Dataset excerpt —
# # # # # # #

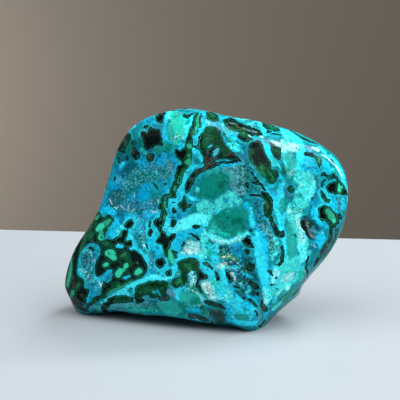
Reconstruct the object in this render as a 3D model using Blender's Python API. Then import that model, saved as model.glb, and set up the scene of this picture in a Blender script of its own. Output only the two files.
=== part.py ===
"""A polished freeform of chrysocolla and malachite: one stone, ground to a hand-sized
lozenge that stands on a small flat, with open hollows lined with tiny crystals.

Metres, +Z up. The origin is the middle of the stone's footprint box on the surface it
stands on; -Y is the show face and +X the viewer's right.
"""

import math
import random

import bmesh
import bpy
import numpy as np
from mathutils import Vector, geometry, noise

MM = 0.001

# Outline of the stone from the front, as (x, z) in millimetres, clockwise from the crown.
OUTLINE = [
    (-5.6, 79.2),
    (2.8, 77.3),
    (11.2, 74.3),
    (21.9, 71.3),
    (34.0, 67.3),
    (42.6, 62.7),
    (48.9, 56.7),
    (52.0, 49.3),
    (51.4, 39.5),
    (46.8, 25.4),
    (38.9, 16.0),
    (35.8, 11.5),
    (34.8, 8.0),
    (30.3, 4.7),
    (24.2, -0.2),
    (20.0, -7.0),
    (11.3, -6.6),
    (2.1, -3.0),
    (-8.0, -0.7),
    (-22.0, -0.2),
    (-34.4, -1.0),
    (-47.4, -2.7),
    (-51.0, 6.0),
    (-51.5, 14.0),
    (-48.1, 23.8),
    (-41.9, 33.7),
    (-37.7, 42.4),
    (-35.0, 50.9),
    (-32.2, 60.2),
    (-28.7, 66.7),
    (-23.5, 71.8),
    (-15.4, 75.8),
]
HEART = (0.0, 2.0, 40.0)
MIDLINE_TURN = -0.08
SHOW_DEPTH = 30.0
BACK_DEPTH = 27.0
PEBBLE_POWER = 2.5

# Flats ground on the stone: (azimuth, elevation, point on the flat), in degrees and
# millimetres. Azimuth 0 faces the viewer (-Y) and 90 faces +X.
SHOW_FLATS = {
    "main face": (-19.0, 5.0, (-10.0, -15.0, 35.0)),
    "right face": (24.0, 9.0, (22.0, -23.5, 20.0)),
    "upper bevel": (14.0, 52.0, (28.0, -9.0, 66.0)),
    "lower lip": (-22.0, -42.0, (-14.0, -14.5, 5.0)),
    "right undercut": (54.0, -30.0, (39.0, -9.0, 19.0)),
}
BACK_FLATS = {
    "back": (186.0, 10.0, (0.0, 21.0, 35.0)),
    "back left": (232.0, 14.0, (-42.0, 18.0, 30.0)),
    "back right": (142.0, -12.0, (34.0, 14.0, 40.0)),
    "back crown": (178.0, 48.0, (0.0, 17.0, 66.0)),
}
RIDGE_ROUND = 5.0
BACK_ROUND = 10.0
RIM_ROUND = 7.0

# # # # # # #

Exercise goal — Return the material in full, exactly as shown.

Written answer —
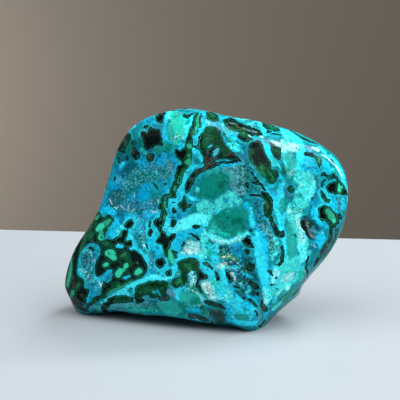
Reconstruct the object in this render as a 3D model using Blender's Python API. Then import that model, saved as model.glb, and set up the scene of this picture in a Blender script of its own. Output only the two files.
=== part.py ===
"""A polished freeform of chrysocolla and malachite: one stone, ground to a hand-sized
lozenge that stands on a small flat, with open hollows lined with tiny crystals.

Metres, +Z up. The origin is the middle of the stone's footprint box on the surface it
stands on; -Y is the show face and +X the viewer's right.
"""

import math
import random

import bmesh
import bpy
import numpy as np
from mathutils import Vector, geometry, noise

MM = 0.001

# Outline of the stone from the front, as (x, z) in millimetres, clockwise from the crown.
OUTLINE = [
    (-5.6, 79.2),
    (2.8, 77.3),
    (11.2, 74.3),
    (21.9, 71.3),
    (34.0, 67.3),
    (42.6, 62.7),
    (48.9, 56.7),
    (52.0, 49.3),
    (51.4, 39.5),
    (46.8, 25.4),
    (38.9, 16.0),
    (35.8, 11.5),
    (34.8, 8.0),
    (30.3, 4.7),
    (24.2, -0.2),
    (20.0, -7.0),
    (11.3, -6.6),
    (2.1, -3.0),
    (-8.0, -0.7),
    (-22.0, -0.2),
    (-34.4, -1.0),
    (-47.4, -2.7),
    (-51.0, 6.0),
    (-51.5, 14.0),
    (-48.1, 23.8),
    (-41.9, 33.7),
    (-37.7, 42.4),
    (-35.0, 50.9),
    (-32.2, 60.2),
    (-28.7, 66.7),
    (-23.5, 71.8),
    (-15.4, 75.8),
]
HEART = (0.0, 2.0, 40.0)
MIDLINE_TURN = -0.08
SHOW_DEPTH = 30.0
BACK_DEPTH = 27.0
PEBBLE_POWER = 2.5

# Flats ground on the stone: (azimuth, elevation, point on the flat), in degrees and
# millimetres. Azimuth 0 faces the viewer (-Y) and 90 faces +X.
SHOW_FLATS = {
    "main face": (-19.0, 5.0, (-10.0, -15.0, 35.0)),
    "right face": (24.0, 9.0, (22.0, -23.5, 20.0)),
    "upper bevel": (14.0, 52.0, (28.0, -9.0, 66.0)),
    "lower lip": (-22.0, -42.0, (-14.0, -14.5, 5.0)),
    "right undercut": (54.0, -30.0, (39.0, -9.0, 19.0)),
}
BACK_FLATS = {
    "back": (186.0, 10.0, (0.0, 21.0, 35.0)),
    "back left": (232.0, 14.0, (-42.0, 18.0, 30.0)),
    "back right": (142.0, -12.0, (34.0, 14.0, 40.0)),
    "back crown": (178.0, 48.0, (0.0, 17.0, 66.0)),
}
RIDGE_ROUND = 5.0
BACK_ROUND = 10.0
RIM_ROUND = 7.0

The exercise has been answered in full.